By Michael D. Colgan, PICPA CEO and executive director
The IRS has notified us that scammers have been reaching out to CPAs impersonating state accounting and professional associations. Please be on guard. The PICPA frequently sends members emails with links to our website, however, we never ask you to share, confirm, or reply to an email with your username and password. We only use secure log-in pages that ask for these items when purchasing a course, contributing to the Pennsylvania CPA Foundation or CPA-PAC, or accessing the “My Account” section.
Here are a few tips to help you identify a scam directed at PICPA members:
- Check the URL address at the top of the email. It should always include picpa.org.
- Watch for weirdly phrased sentences or odd modifications of a name. Scammers usually don’t take the time to be accurate. For instance, if you receive something from the “Pennsylvania Society of CPAs,” this is not from us, and your radar should go up.
- The PICPA occasionally send emails encouraging members to update their profile on our website to ensure that you receive the information that appeals to your interests. This can be done at any time and would send you directly to the My Account section of PICPA’s website. Be familiar with the PICPA website so that you recognize any inaccuracies.
- If you believe that you have been scammed into providing password information, change your passwords immediately. You should also forward the emails to the IRS at email@example.com and to the PICPA at firstname.lastname@example.org.
The IRS provides these additional tips:
- Learn to recognize phishing emails, especially those pretending to be from the IRS, e-Services, a tax software provider, or cloud storage provider. Never open a link or any attachment from a suspicious email. Remember: the IRS never initiates initial contact with a tax professional via email.
- Create a data security plan using IRS Publication 4557, Safeguarding Taxpayer Data, and Small Business Information Security – The Fundamentals by the National Institute of Standards and Technology.
- Review internal controls:
-- Install anti-malware/anti-virus security software on all devices (laptops, desktops, routers, tablets, and phones), and keep software set to automatically update.
-- Create passwords of at least eight characters. Longer is better. Use different passwords for each account, and use special and alphanumeric characters and phrases. Password protect wireless devices, and consider a password manager program.
-- Encrypt all sensitive files/emails, and use strong password protections.
-- Back up sensitive data to a safe and secure external source not connected fulltime to a network.
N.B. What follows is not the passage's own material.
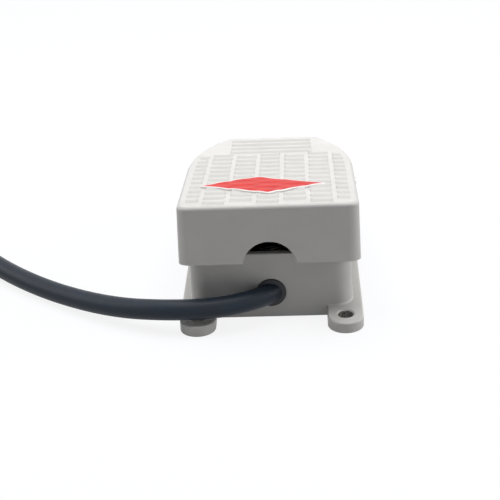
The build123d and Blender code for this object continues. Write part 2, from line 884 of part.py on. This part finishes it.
# Stripped cores at the cable's far end: they leave the coil's inner side and spread on the floor
def end_core(place):
    def at(radius, angle, z):
        turned = math.radians(angle)
        return (coil_x + radius * math.cos(turned), coil_y + radius * math.sin(turned), z)

    across = 2.3 * (place - 1)
    start_z = 2 * core_radius + (4.0 if place == 1 else 1.0)
    floor_z = core_radius + slip
    return tube([
        at(coil_inner + 2.0 + across, 272, start_z),
        at(coil_inner - 2.5 + across, 294, start_z),
        at(coil_inner - 7.0 + across, 314, start_z),
        at(coil_inner - 13.0 + 2.2 * across, 338, floor_z),
        at(coil_inner - 19.0 + 3.0 * across, 370, floor_z),
    ], core_radius)


def end_cores():
    return Compound(children=[end_core(place) - coil() for place in range(3)])


# Write one file for each node
def write(name, shape):
    export_step(shape, f"parts/{name}.step")


write("pedal_cover", pedal_cover())
write("pedal_label", label())
write("base_housing", base_housing())
write("hinge_pin", hinge_pin())
write("hinge_washers", hinge_washers())
write("return_spring", return_spring())
write("toe_stop_pads", toe_stops())
write("heel_stop_pad", heel_stop())
write("actuator_screw", actuator_screw())
write("actuator_locknut", actuator_nut())
write("contact_case", contact_case())
write("contact_case_cover", contact_cover())
write("contact_cover_screws", contact_cover_screws())
write("contact_mounting_screws", block_screws())
write("contact_plunger", plunger())
write("plunger_spring", plunger_spring())
write("contact_bridge", contact_bridge())
for side_name, side_sign in (("left", -1), ("right", 1)):
    write(f"{side_name}_break_contact", fixed_contact(side_sign, True))
    write(f"{side_name}_make_contact", fixed_contact(side_sign, False))
write("terminal_screws", terminal_screws())
write("cable_grommet", grommet())
write("cable_clamp", clamp_strap())
write("cable_clamp_screws", clamp_screws())
write("live_core", core(-1))
write("switched_core", core(1))
write("earth_core", earth_core())
write("earth_lug", earth_lug())
write("earth_screw", earth_screw())
write("supply_cable", cable_solid() - coil())
write("cable_coil", coil())
write("cable_end_cores", end_cores())
print("cable bend radii", [round(r, 1) for r in arc_radii(cable_route)])
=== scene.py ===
import json
import math

import bpy
import numpy as np
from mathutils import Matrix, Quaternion, Vector


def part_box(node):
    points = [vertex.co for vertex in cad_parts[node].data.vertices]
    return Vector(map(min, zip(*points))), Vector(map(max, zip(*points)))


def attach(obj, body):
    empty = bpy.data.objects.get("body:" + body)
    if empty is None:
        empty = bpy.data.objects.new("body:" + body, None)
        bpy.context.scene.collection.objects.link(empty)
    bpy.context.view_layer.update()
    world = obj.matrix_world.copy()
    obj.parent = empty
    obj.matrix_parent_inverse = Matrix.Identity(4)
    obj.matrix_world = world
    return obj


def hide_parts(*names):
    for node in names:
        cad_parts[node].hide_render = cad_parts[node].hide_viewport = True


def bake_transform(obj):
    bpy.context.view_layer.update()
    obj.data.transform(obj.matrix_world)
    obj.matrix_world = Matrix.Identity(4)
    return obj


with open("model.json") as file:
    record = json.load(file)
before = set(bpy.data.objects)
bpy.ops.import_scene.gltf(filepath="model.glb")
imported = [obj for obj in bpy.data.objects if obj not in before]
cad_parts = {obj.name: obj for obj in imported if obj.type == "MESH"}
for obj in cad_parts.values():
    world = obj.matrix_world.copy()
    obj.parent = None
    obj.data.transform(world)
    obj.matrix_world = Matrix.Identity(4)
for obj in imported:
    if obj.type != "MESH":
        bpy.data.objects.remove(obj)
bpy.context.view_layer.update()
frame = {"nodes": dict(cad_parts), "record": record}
nodes = frame["nodes"]
print("frame loaded:", len(nodes), "nodes")


# the photograph's camera, fitted to the object's corners; lens and sensor in millimetres
camera = dict(
    eye=(0.01474, -0.56563, 0.28408), aim=(-0.00842, -0.06700, 0.03875), roll=-2.76,
    lens=90.05, sensor=36.0, clipStart=0.01,
)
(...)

-- Wipe clean or destroy old computer hard drives and printers that contain sensitive data.
-- Limit access to taxpayer data to individuals who need to know.
-- Check IRS e-Services account weekly for number of returns filed with EFIN.
- Report any data theft or data loss to the appropriate IRS stakeholder liaison.
- Stay connected to the IRS through subscriptions to e-News for Tax Professionals, Quick Alerts, and social media.
This is one more reminder that CPAs must always be vigilant. Guarding sensitive client and member data is a top priority.